受け取りや代金拒否を法律上受ける場合とは?
契約上,検査を受けてOKをもらったうえでの引き渡しとなっていることが多いと思われます。検査の際に,契約上行うこととなっていた仕様内容や工事内容等について行っていない場合には,業者側に工事など対応をする義務があります。これに対し,そうした事項ではないものの手直しを求められることがありますが,普通は手直しのやり方や内容をめぐって大きなトラブルにはなることは少ないと思われます。
しかし,工事など対応をする義務があっても,指示通りの内容以外に簡単に対応できる方法がある場合や負担が重すぎる場合・対応する義務はないものの大きな要望を出された場合(対応をしないと代金支払いや引き渡しを拒まれる場合)には,経営判断は置いておくとして法律上はどのように考えていくことになるのでしょうか?
法律上は,施主あるいは元請側には完成した工事内容を受領する義務は原則としてありませんが,例外的に追う場合もあります。また,引き渡しの準備をして法律上要求される行為をした場合には,施主や元請側が一定の負担を負うことになります。ここでいう完成とは先ほどの検査を合格した場合になりますが,合格するのかどうかはあくまでも契約上行うこととされている工事などの内容になります。
ここで工事に不備がある場合には,先ほど述べた通り対応の必要がありますが,あくまでも対応については受注側にとってより負担の少ない方法で行うことになります。また,不備対応すべき部分が小さな不備と評価できるもので・対応に費用が莫大にかかるようなケースではこうした対応すべき義務を負いません。実際にそのようなものといえるのかは,契約で対応すべきとされている内容との兼ね合いで決まってきますので,ケースごとに考えていく必要があります。
これに対して,手直しが単に施主の個人的な趣味などによる場合(契約内容で対応が求められていないもの)については,法律上は対応の義務がありません。対応に大きな手間がかかる(費用がかかる)場合には別途代金の請求ができる(別の工事依頼になるため)ことになりますが,費用見積もりをしておく(追加工数などからの費用見通し)はきちんと伝えておくのがトラブル防止につながるでしょう。

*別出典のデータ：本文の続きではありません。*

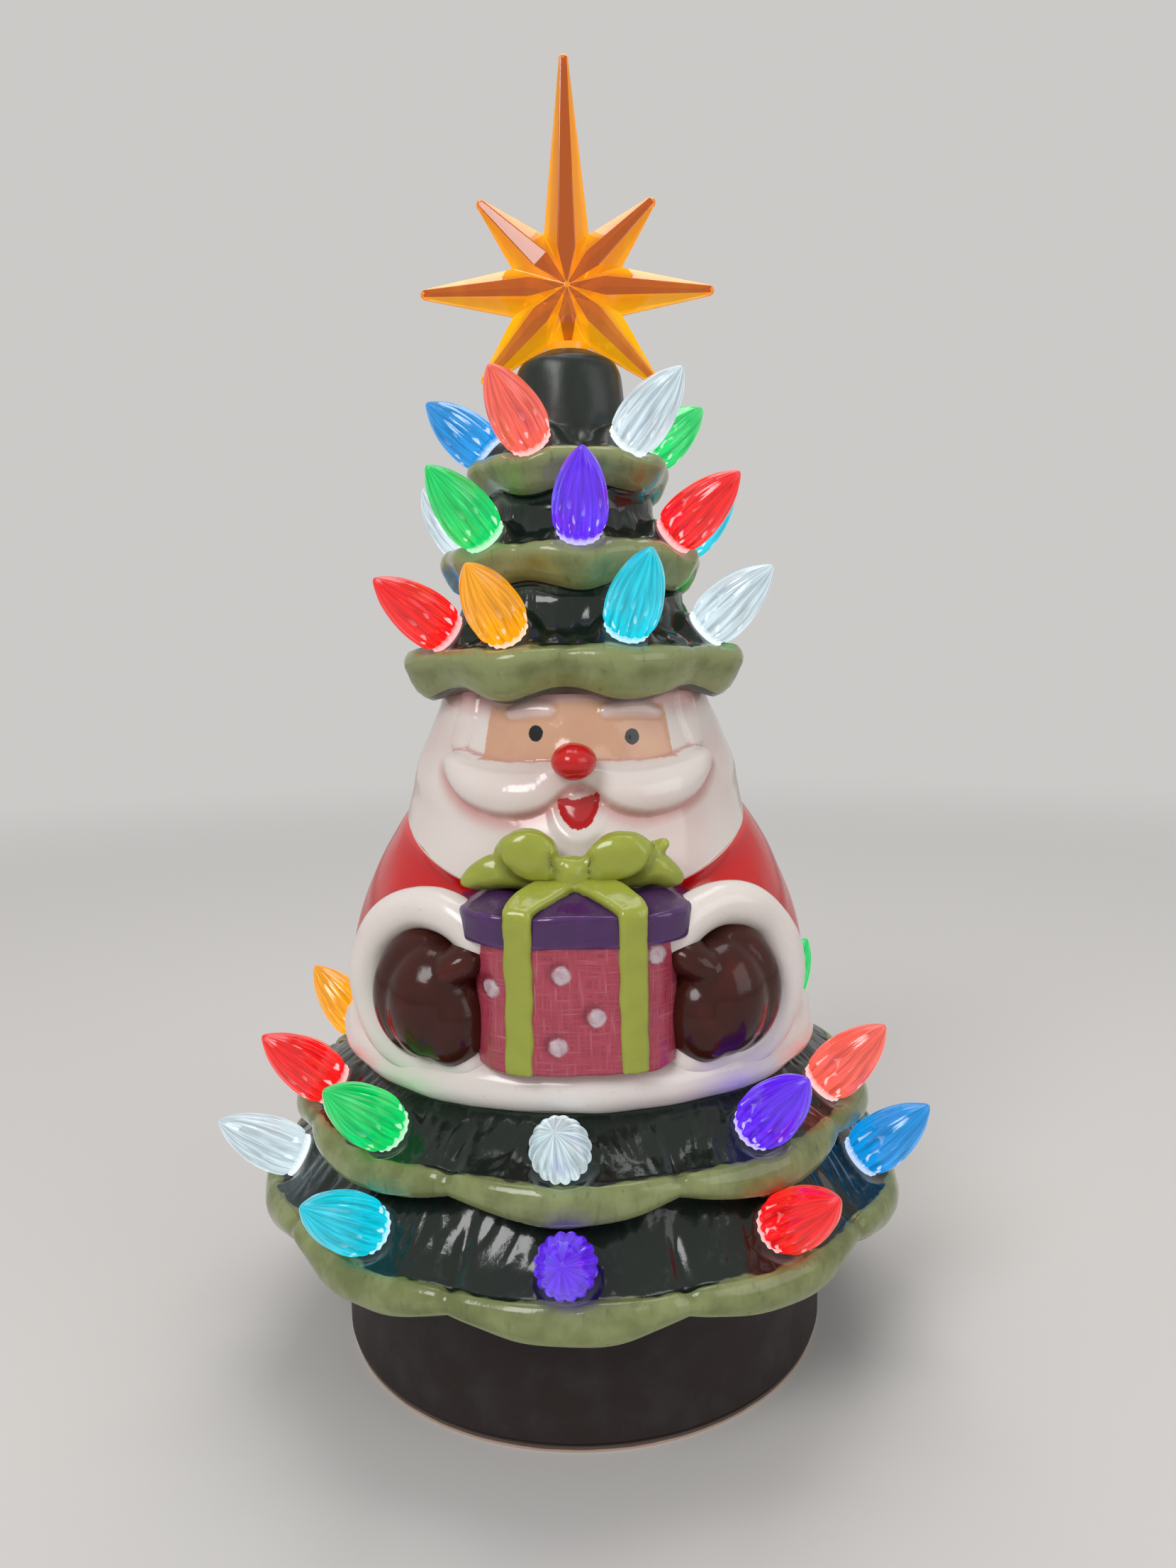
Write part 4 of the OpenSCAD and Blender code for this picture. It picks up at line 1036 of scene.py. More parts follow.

もしも,難しいのであればきちんと断わるということも必要になるかもしれません。
手直しの意味合いと拒否が続く場合の対応の注意点とは?
手直しの意味合いには,契約で要求されている部分とそうではない部分があるという点は先ほど触れました。契約内容であるかどうかで対応の義務があるかどうかが分かれますから,仕様やその他特別の要望に応じる場合にはきちんと仕様書なり契約書・注文書などに記載をしておく必要があります。下請け契約で時々見られます。口約束の場合には,建設業法違反の点はおいておくとしても,こうした点でも対応すべき内容が不明でトラブルにつながりやすくなります。
単なる施主側の要望などで契約内容でない場合には,ここに応じないから代金を支払わないあるいは減額をする理由はありません。引き渡し準備をしてそれから代金請求をすることになるでしょう。もちろん,経営判断から対応の交渉を行い,それ4でも埒が明かない場合が通常と思われます。仮に,追加で対応する場合には,そこがサービスなのか・追加で費用をもらうものなのか(もらうのであればいくらになるのか等)はきちんとしておく必要があります。
これに対し,対応義務がある場合でも,一定の対応あるいは対応すべき部分が軽微と評価され費用が多額かかる場合には,引渡しを行うことになるでしょう。この場合でも代金の支払い拒否自体は難しくなります。また,業者側の管理義務が小さくなること・不慮の事故で物件が破損するなどした場合の負担は施主などが負うことになる点があります。こうしたことにならないように,不備の部分がどこか・対応の費用負担について協議を行う・代替策など解決案を示して話し合いを行うなどする必要があります。あくまでも,こうした対応は話し合いによる解決が難しい場合の対応となるでしょう。